The newspaper also accused Bin Hammam of funneling more than $1.6 million into bank accounts controlled by Jack Warner, the former vice-president of FIFA, $450,000 of which was paid before the vote for the World Cup, the Sunday Times said.

Warner resigned in 2011 to avoid investigation in a bribery scandal linked to Bin Hammam's campaign for FIFA president. Warner was one of 22 people who awarded the 2018 World Cup to Russia and the 2022 tournament to Qatar.

Bin Hammam did not respond to questions from the Sunday Times, the newspaper said. Members of Qatar's bid committee denied that the former FIFA official played a secret role in their campaign.

The allegations come less than two weeks before the start of the World Cup in Brazil.

Controversy from the start

The decision to award football's biggest tournament to the tiny desert state of Qatar initially provoked widespread condemnation. Many have voiced concern that the Gulf Kingdom's stifling summer heat would be unhealthy for the players.

Qatar's human rights record has also come into sharp focus since the nomination, not least the treatment of migrant workers brought in for World Cup-related construction projects. Following a damning Amnesty International report last November about the "ruthless exploitation" of foreign staff in Qatar, FIFA launched an investigation to gain a "clear picture" on the situation.

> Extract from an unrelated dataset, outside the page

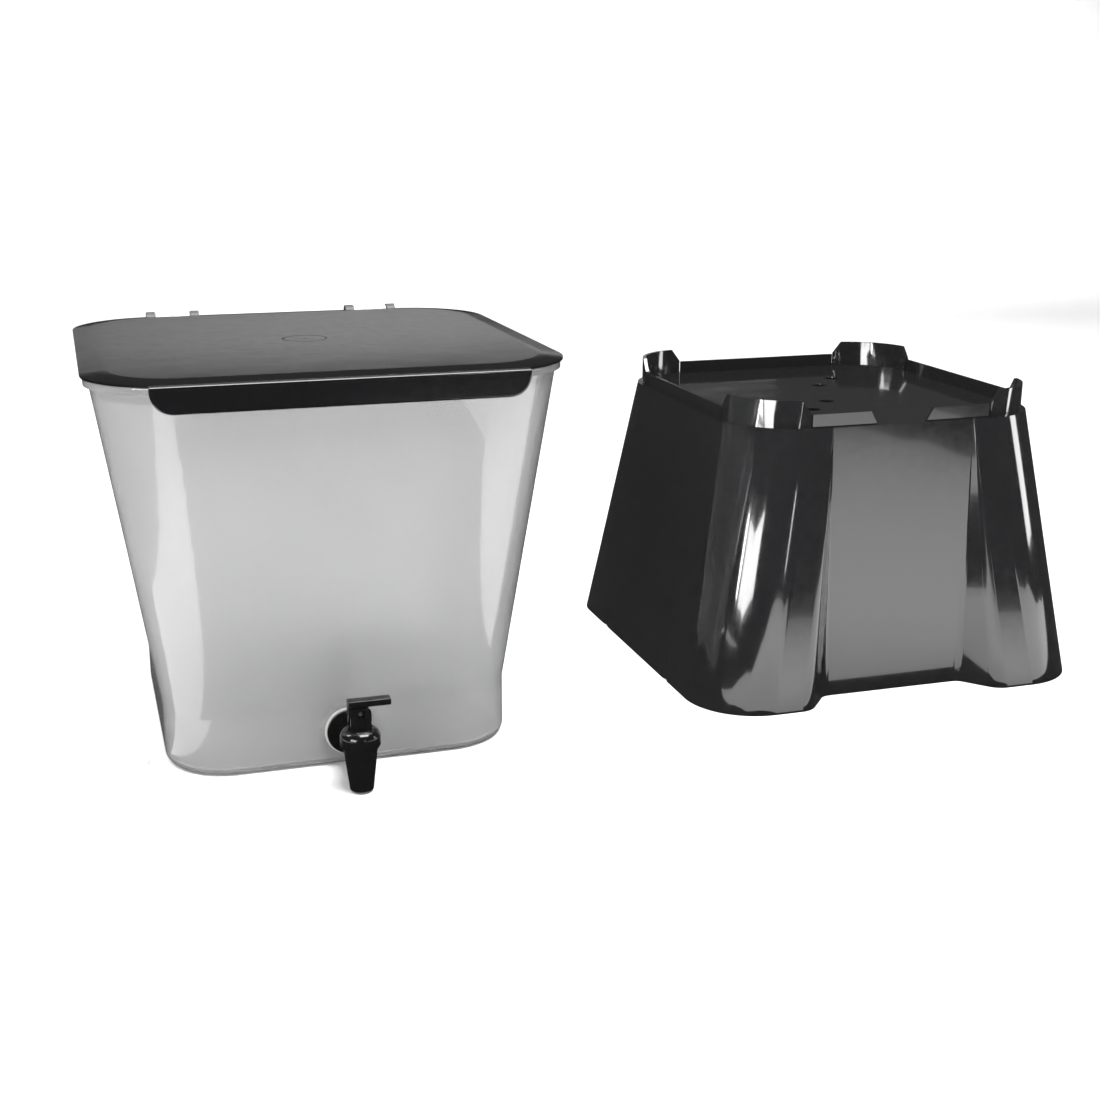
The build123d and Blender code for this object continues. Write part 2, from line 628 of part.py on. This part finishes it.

In May, FIFA President Sepp Blatter told Swiss TV channel RTS that, in hindsight, he regretted the nomination of Qatar for FIFA's 2022 World Cup - but only with regard to weather concerns.

"Of course it was a mistake." Blatter told RTS. "But you know, we make a lot of mistakes in life." In the May interview he also disputed allegations that Qatar had "bought" the rights to host the World Cup. "No, I have never said it was bought, but that it was due to political considerations," he said.